Spécialiste de géographie physique, de glaciologie et de nivologie, Florian Tolle ne compte pas moins de dix-huit missions à son actif. Une expérience de terrain qu’il relaie auprès de ses étudiants à l’université de Franche-Comté. « Mon témoignage est une manière forte d’aborder avec eux les problématiques environnementales et climatiques.

Chercheurs sur l'île du Spitsberg

Ce que nous apprenons d’un point précis, le Spitsberg, peut servir de base à des projections plus vastes en termes d’espace et de temps. » Place ici à des considérations sérieuses. Florian Tolle ne cache pas que les bilans de masse glaciaire, qui témoignent de l’état de santé du glacier, continuent à se dégrader. « Ici comme ailleurs, les glaciers essaient de survivre dans un climat qui ne leur correspond plus. » Le glaciologue note que, si l’ensemble des glaciers du globe reculent, le phénomène est amplifié en Arctique, où la combinaison des circulations atmosphérique et océanique multiplie par deux ou trois les effets du changement climatique. « Les glaciers sont des sentinelles du climat, qui nous donnent un aperçu de ce qui est partout à venir.
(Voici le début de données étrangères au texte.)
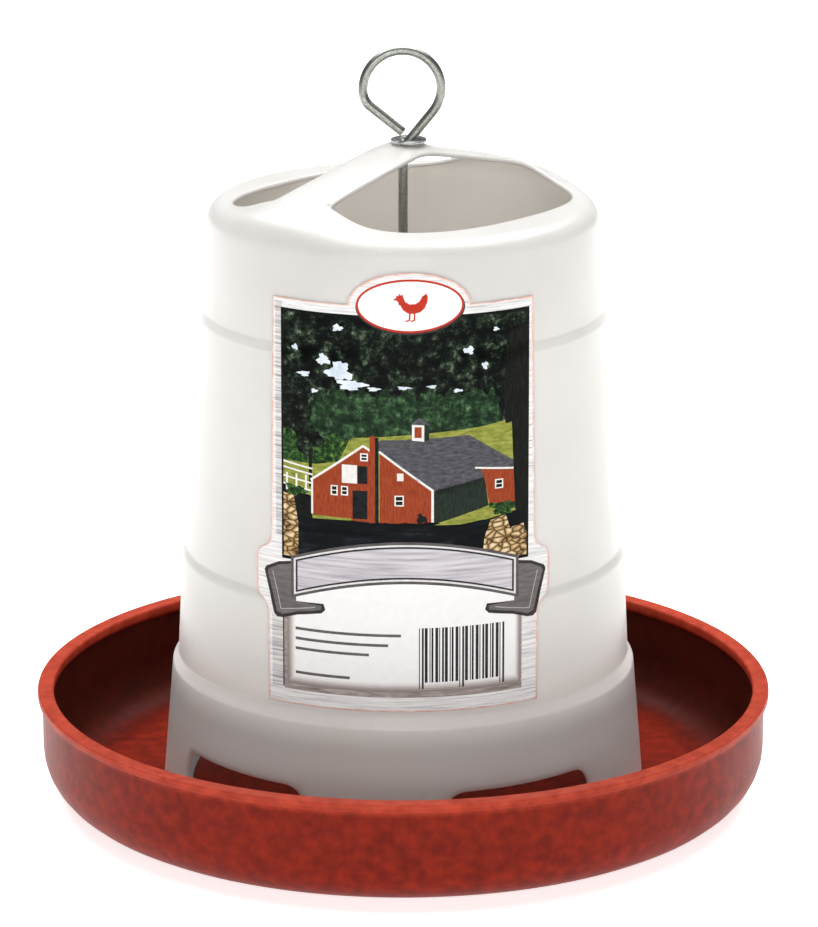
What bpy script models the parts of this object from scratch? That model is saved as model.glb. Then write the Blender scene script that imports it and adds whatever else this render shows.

L’enregistrement des signes de leur évolution est très utile pour élaborer des projections à grande échelle. »

Glacier ultrasensible

Le glacier Austre Lovén perd en moyenne 1 % de sa masse totale en une année. Depuis trois ans, l’hiver très doux, avec des températures de 5 à 10° C au-dessus de la normale, provoque de fortes pluies en lieu et place des précipitations neigeuses susceptibles de se transformer en glace en amont du glacier. La fonte estivale se produit surtout en aval, et c’est la mesure de la différence entre les deux qui indique le bilan de masse glaciaire. La température moyenne de la région sur l’année est de – 5° C, une clémence relative due à sa situation océanique. Les minima sont de l’ordre de – 25 à – 30° C, et en été les températures peuvent atteindre 12 à 14° C. « Dans un tel contexte, les glaciers sont d’une sensibilité exacerbée aux variations de climat. » Tout peut changer très vite, il suffit par exemple d’une grosse tempête de neige pour limiter les dégâts d’une mauvaise année. Pourtant les tendances sont très claires, et ne font pas pencher la balance du bon côté.

Relevés systématiques

Prise de mesures du glacier Austre Loven sur l'île du Spisberg

La partie centrale du glacier est aussi la plus épaisse : 140 mètres. Les relevés, systématiques depuis onze ans, indiquent jusqu’à 3,50 m de perte d’épaisseur de glace en un an. Balises fichées dans la glace, radars, appareils photo automatiques ou encore drones, comme celui récemment financé par la Région Bourgogne – Franche-Comté pour établir des topographies de surface : les instruments et les techniques sont nombreux à traquer des informations qui alimenteront la base de données mondiale du World Glacier Monitoring Service (WGMS).
Au-delà du bilan et des comparaisons produites, les glaciologues tentent de déterminer les facteurs responsables des phénomènes observés ; leur influence peut être variable d’une année à l’autre. Outre les classiques, épaisseur et densité du manteau neigeux, précipitations, températures, succession des évènements climatiques…, ils collaborent avec des collègues français et étrangers afin d’intégrer d’autres paramètres comme la salinité et la turbidité de l’eau ou encore la morphologie sous-marine, dans des projets de recherche partagés avec des spécialistes de l’environnement côtier. Actuellement, les chercheurs bisontins sont parmi les rares scientifiques français à travailler sur les glaciers polaires.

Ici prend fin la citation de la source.